Georgia and Qatar: Taking Stock

The Arab states of the Gulf are among the important emerging economies and political players today. For decades, the pivotal country has been Saudi Arabia with its ability to influence world oil markets. More recently, the smaller countries of the Arabian Peninsula successfully started carving out niches for themselves, acquiring unprecedented economic and political weight on the global stage. Qatar’s decision in the mid-1990s to develop the offshore gas field it shares with Iran turned the tiny country into the second largest gas exporter after Russia. Both Saudi Arabia and Qatar are therefore forces to reckon with in global energy markets. What Saudi Arabia is in oil, Qatar is in gas. Despite its size, Qatar has the capacity to market its liquefied natural gas (LNG) worldwide. Its fleet of gas tankers offers much more flexibility than any network of fixed pipelines. In energy, logistics, aviation, and transnational media, Qatar matters more than its size would suggest. In addition, Doha has become an important venue for international events ranging from sports to diplomacy.

When Georgia regained statehood and independence, its first foreign policy priorities were Europe, including the newly free countries of Central and Eastern Europe, the United States, as well as Turkey and Iran, both constituting Georgia’s wider immediate neighborhood. While formal relations with the Arab states of the Gulf date back to the early 1990s, Georgia’s diplomatic, political, economic, and cultural presence has begun to be rolled out only over the past ten years.

When Georgia and Qatar opened embassies based on reciprocity in 2012 / 2013, substantial work had already been done. For a number of years, political dialogue has been conducted through high-level visits, familiarizing the Qatari leadership with the issues facing Georgia and common interests in addressing them. Qatar has been a firm supporter of Georgia’s territorial integrity and its policy of non-recognition vis-à-vis Georgia’s Abkhazia and Tskhinvali / South Ossetia regions. Earlier this year, the Qatar Olympic Committee graciously hosted a group of internally displaced youth on the occasion of this year’s school Olympics. In addition, Georgia has been a regular and esteemed interlocutor at the Doha-based Gas Exporting Countries Forum (GECF) in which Qatar has been using its leverage to influence geopolitical challenges in the Middle East and Europe. Through a number of leading think tanks, among them the Brookings Doha Center, the Center for International and Regional Studies at Georgetown University, and the Arab Center for Research and Policy Studies, Georgia has made its voice heard in current affairs. Likewise, Arabic and English channels of the influential Qatar-based Aljazeera media network have covered Georgian affairs. This has raised awareness among international audiences that the days of old empires and zones of influence are gone. In terms of multilateral political consultations, Georgia has been successfully using international events hosted by Doha as a platform to showcase achievements, most recently with contributions to UNODC’s 13th Congress on Crime Prevention and Criminal Justice.
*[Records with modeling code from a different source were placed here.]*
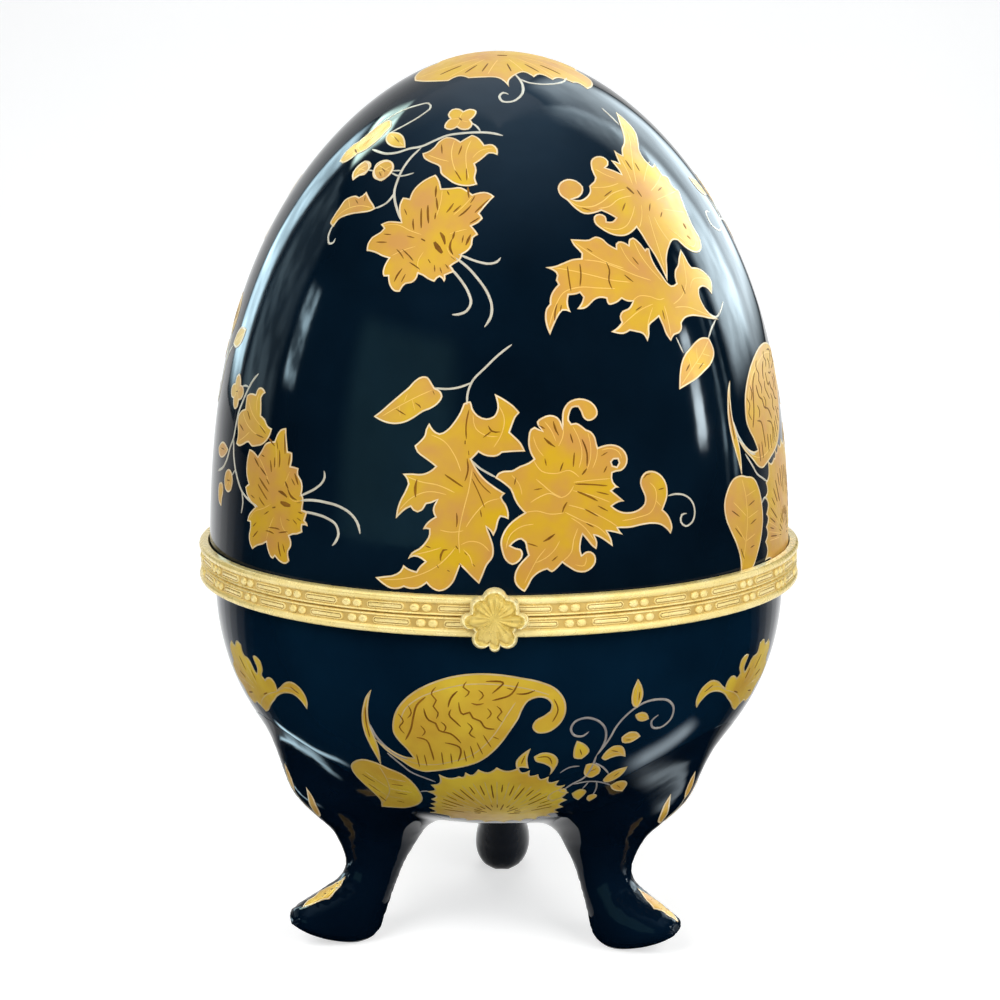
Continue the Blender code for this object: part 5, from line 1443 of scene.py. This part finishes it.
SPRIG_SPRAY = {
    "gold": (
        ((7, 14.4, 6.2, 12.6, 6.1, 10.8, 6.6, 9.4), (7.5, 8.9, 8.2, 10.2, 8.3, 11.8, 7.8, 13.2)),
        ((7.3, 7.5, 8, 6.2, 9, 5.7), (10.3, 5.9, 9.7, 7.2, 8.6, 7.8)),
        ((5.4, 3, 5.8, 1.7, 7.2, 1.3), (9.3, 2.3, 8.2, 3.6, 6.6, 3.9)),
        ((2.4, -1.4, 3, 0.2, 4.2, 1.2, 5.4, 1.1), (7.3, -2.2, 5.8, -1.6, 4.2, -1.8, 3.3, -2.2)),
        ((-3.1, 3.4, -1.5, 2.5, -0.3, 0.6), (-1.4, -1.1, -2.8, -0.8, -3.3, 1)),
        ((-0.2, -2.8, 1, -2.6, 2.2, -3.4, 3, -4.6), (3, -5.8, 1.8, -6.8, 0.4, -6)),
        ((4.4, -8.2, 5, -6.6, 6.2, -5.7), (8.5, -5.4, 8.2, -7.2, 7.2, -8.6), (5.7, -9.3, 4.9, -9)),
        ((6.6, -10.7, 7.6, -9.8, 8.8, -9.8, 10, -10.8), (9.9, -13.7, 8.6, -13.2, 7.4, -12.2)),
        ((-0.6, -11.7, 0.6, -10.4, 1.8, -11), (1.5, -14.7, 0.4, -13.6)),
        ((3, -13.3, 4.1, -13, 4.9, -13.8), (4, -15.8, 3.2, -14.8)),
        ((-5, -11.9, -4.2, -10.2, -2.6, -9.6), (-1.6, -11.2, -2.2, -13), (-3.6, -14, -4.8, -13.2)),
    ),
    "stems": (
        *lines(
            0.46,
            (
                1.3, -0.6, 2, 1.2, 2.3, 3.3, 1.7, 5.8, -0.1, 7.6, -2.4, 8.2, -4.1, 7.5, -4.6, 6, -3.7, 4.6, -2.1, 4.4,
                -1.2, 5.3,
            ),
            (
                1.3, -0.6, 3.1, 3.3, 4, 5.8, 5.8, 8, 8.8, 9.6, 11.3, 9.6, 13.8, 8.7, 15.4, 6.5, 15.1, 4.2, 13.3, 3.1,
                11.5, 3.7, 11, 5.3, 12.2, 6.2,
            ),
            (-2.6, -10, -1.4, -8.2, 0.2, -6.8, 1, -4.2, 1.2, -2.4, 1.3, -0.6),
        ),
        *lines(
            0.38, (-4.6, -4.6, -3.2, -3.2, -1.4, -3), (1.4, -2.6, 3.2, -4, 5, -6.4),
            (-1.2, -8.4, 1.6, -8, 4, -8.8, 6.6, -10.6),
        ),
        (0.34, 1.6, -8.2, 1, -10.4), (0.34, 3.2, -8.4, 3.9, -11, 3.9, -13.2),
    ),
    "veins": lines(
        0.14, (7.3, 9.6, 7.2, 11.4, 7.1, 13.2), (7.8, 7.2, 9.8, 6.2), (6, 2.8, 8.6, 2.4),
        (3, -1.2, 4.8, -0.4, 6.6, -1.6), (0.4, -3.8, 2.2, -5.2), (5.4, -8.6, 7.8, -6.2),
    ),
    "marks": lines(
        0.2, (7.6, 10.4, 7.6, 12), (6.4, 2.2, 7.4, 2), (4, 0.2, 5.4, -0.4), (-2.2, 1.4, -1.6, 0), (1, -4.8, 2, -4.2),
        (6.4, -7.6, 7.2, -6.6), (8, -11, 9, -12.2),
    ),
}

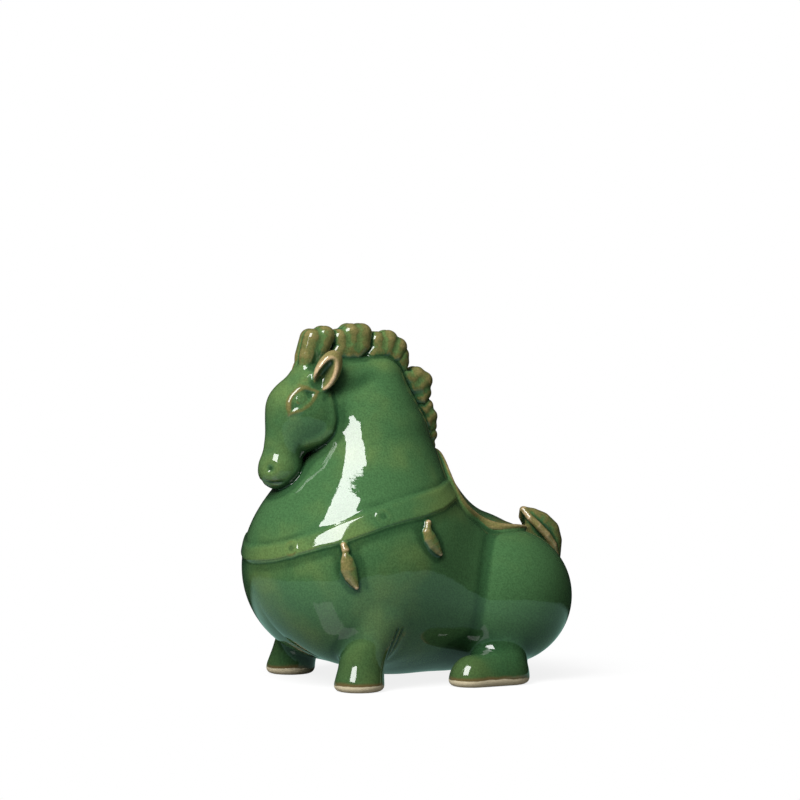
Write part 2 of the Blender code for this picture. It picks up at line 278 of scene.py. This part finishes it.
STRAP_Z, STRAP_SLOPE = 71.5, 0.32  # height of the strap's centre line at Y = 0, and how fast it rises
STRAP_BOW = 3.0  # how much further it rises on the shoulder
STRAP_END_Y = 17.5
SWAG_LENGTH, SWAG_DEPTH = 33.5, 0.8  # scallops of the lower edge, which meet at the tassels


def strap(p):
    """A flat band with a soft upper edge and a crisper lower one, which sags a little between the tassels."""
    surface = hide(p)
    centre_line = STRAP_Z + STRAP_SLOPE * p[1] + STRAP_BOW * np.maximum(0, 1 - ((p[1] + 25) / 32) ** 2)
    half = 3.7 + 1.1 * np.clip((p[1] + 45) / 20, 0, 1)
    height = p[2] - centre_line
    lower = SWAG_DEPTH * np.abs(np.sin(np.pi * (p[1] + 37) / SWAG_LENGTH)) - height - half
    band = overlap(height - half, lower, 1.0)
    band = overlap(surface - 0.65 + 0.12 * height / half, band, 1.8)
    return overlap(overlap(band, p[1] - STRAP_END_Y, 1.0), -surface - SEAT_DEPTH, 0.3)


def near_skin(bearing, height, out=0.0):
    """The place on the skin at a bearing, in degrees, round the chest's upright axis, and out from it."""
    angle = math.radians(bearing)
    outward = np.array([math.sin(angle), -math.cos(angle), 0.0])
    distances = np.arange(70, 5, -0.25)
    ray = np.array([0.0, CHEST_Y, height])[:, None] + outward[:, None] * distances
    first = int(np.argmax(skin(ray) < 0))
    place = ray[:, first]
    return place + out * normals(skin, place[:, None])[:, 0]


def normals(field, p, reach=0.5):
    """Unit gradient of the field."""
    slope = np.stack([field(p + step) - field(p - step) for step in np.eye(3)[:, :, None] * reach])
    return slope / (np.linalg.norm(slope, axis=0) + 1e-9)


def round_chest(node):
    """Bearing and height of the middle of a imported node, as near_skin counts them."""
    x, y, z = middle(node)
    return math.degrees(math.atan2(x, CHEST_Y - y)), z


def stud_at(node):
    """A low round boss on the strap, with a dimple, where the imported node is."""
    bearing, height = round_chest(node)
    place = near_skin(bearing, height - 1.2, 0.9)

    def stud(p):
        side = mirrored(p)
        reach = np.sqrt(sum((side[axis] - place[axis]) ** 2 for axis in range(3)))
        boss = overlap(reach - 3.6, hide(p) - 1.15, 2.6)
        return carve(boss, reach - 1.3, 1.9)

    return stud, place - 4, place + 4


def tassel_at(node, knot, drop):
    """A two-lobed knot with a comma-shaped drop below it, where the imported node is.

    Both are (bearing, height, radius) stations, with the bearing and height counted from the node's middle.
    """
    bearing, height = round_chest(node)

    def station(turn, rise, radius, out):
        return (*near_skin(bearing + turn, height + rise, out), radius)

    knots = [station(*entry, 0.6) for entry in knot]
    drops = [station(*entry, 1.7 - 0.7 * entry[2]) for entry in drop]
    places = np.array([place[:3] for place in knots + drops])

    def tassel(p):
        side = mirrored(p)
        return melt(strand(side, knots), strand(side, drops), 0.8)

    return tassel, places.min(axis=0) - 5, places.max(axis=0) + 5


def fingers(p, spread, pairs, fillet, bow=1.2):
    """Bowed fingers of clay side by side, on both sides of the middle plane.

    Each pair is a root and a tip (y, z, radius).
    """
    side = mirrored(p)
    result = None
    for (root_y, root_z, root), (tip_y, tip_z, tip) in pairs:
        length = math.hypot(tip_y - root_y, tip_z - root_z)
        bend_y, bend_z = bow * (tip_z - root_z) / length, -bow * (tip_y - root_y) / length
        knuckle = (spread, (root_y + tip_y) / 2 + bend_y, (root_z + tip_z) / 2 + bend_z, (root + tip) / 2)
        finger = strand(side, [(spread, root_y, root_z, root), knuckle, (spread * 0.8, tip_y, tip_z, tip)])
        result = finger if result is None else melt(result, finger, fillet)
    return result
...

In the economic field, Qatari corporations showed an early interest in exploring Georgia’s tremendous opportunities. This responded to Qatar’s pressing food security issues and focused on agriculture, in addition to monitoring opportunities in real estate and hospitality. Clearly, Qatari investors were encouraged by reforms undertaken in Georgia. A number of business delegations visited Georgia to assess the country’s investment opportunities. The fact that Qatar Airways has been flying to Tbilisi for almost five years now brought Georgia closer to investors from around the globe, not only Qatar. The same applies to international tourism that benefits from having reliable air carriers with regular daily flights. Across the Gulf, Georgia has become an increasingly attractive destination for enjoyable short-term holidays. The number of tourists, including foreign residents forming the overwhelming majority of the population, have started going up again, notably after the most recent visa facilitation.

Another driving force in this growing interest in Georgia among Qataris and expatriates in the Gulf is its rich culture. Through a series of well-received events co-hosted with leading Qatari institutions, the Embassy of Georgia has reached out to interested Qataris and residents alike. Among the prestigious partners are the Qatar Photographic Society, with whom a highly acclaimed exhibition of early color photographs on Georgia and the Caucasus was organized last year, the cutting-edge Katara Cultural Village that will host a show of Georgian heritage and creativity in early 2016 as well as other events. With the start of the academic year 2015-2016, Georgian students will continue their higher education in Doha, be it in Arabic studies at the homegrown Qatar University or at Qatar’s international university colleges, including Georgetown University’s School of Foreign Service.

Across the wide range of political, economic, and cultural cooperation, Georgia and Qatar have moved considerably closer over the past three years. Will this positive trend continue? A lot depends on how world leaders address fragmentation and instability in geopolitical hotspots important to Qatar and Georgia, spanning the Mediterranean, the Black Sea, and the Persian Gulf. International relations are at their best when rules-based and inspired by common values. Everything else follows suit.